While I explore the different parks in the area, I found Cypress Bend Park, a favorite spot for fishermen. Enormous Cypress trees line the sides, some with trunks that would take three adults to get their arms around. The Comal River is 30-40 feet wide and 2-5 feet deep with crystal clear water.
Here’s the scene I started to sketch wanting to emphasize the trees the park is named after, but keeping the Comal included.
The sun came out, lit up the central tree and shadows moved shadows moved into the foreground. I just kept getting better, so I adjusted the painting as I went! Nice when that happens. It’s so scenic it’s very easy to want to paint every detail, but I kept the background trees and river somewhat obscure and cool keeping the eye on that amazing foreground tree.

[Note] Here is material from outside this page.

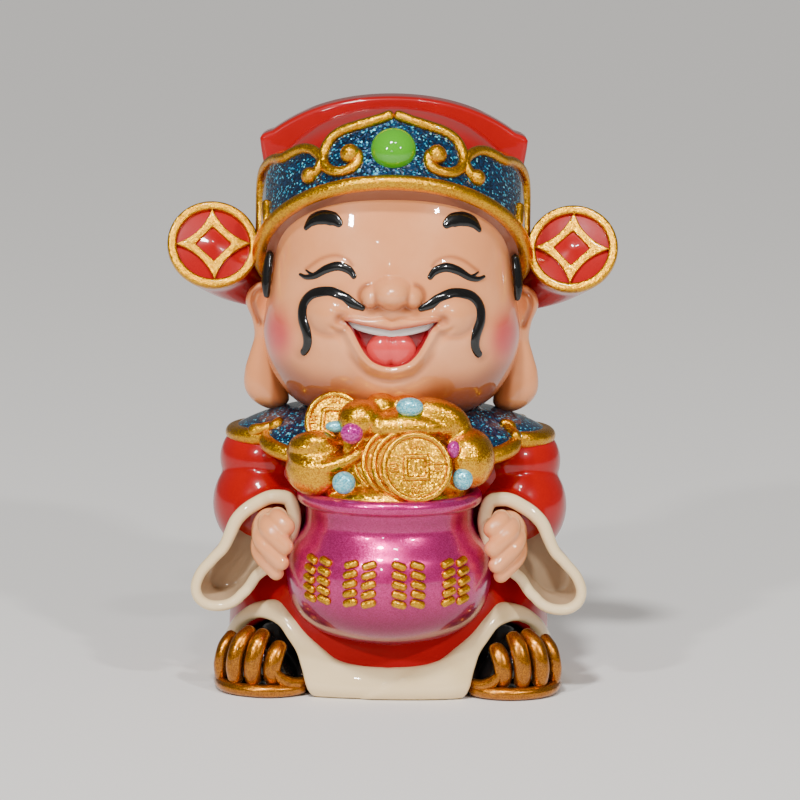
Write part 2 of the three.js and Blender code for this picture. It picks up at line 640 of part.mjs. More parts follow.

There’s at least two more scenes I spotted from the river bank for future sketches. Amazing area!
My main focus was the main Cypress Tree and the rest was secondary, supporting that. This was key in my decisions. I limited the palette to make it easier on me to get color harmony as I worked those browns, greens and grays. The foreground trees were very dull in color, while the background was full of bright yellows, greens, and full of detail. I muted the greens and yellow adding white and blue to cool it down. Meanwhile, I added a bit of extra warmth to the foreground trees and added sharp edges and contrast to pop it forward. The trees simply consited of working Burnt Sienna and Cobalt blue worked together into different hues, adding white to adjust the value. Simple is good. I did add some yellow to the Burnt Sienna in warming up the trees a bit at the end.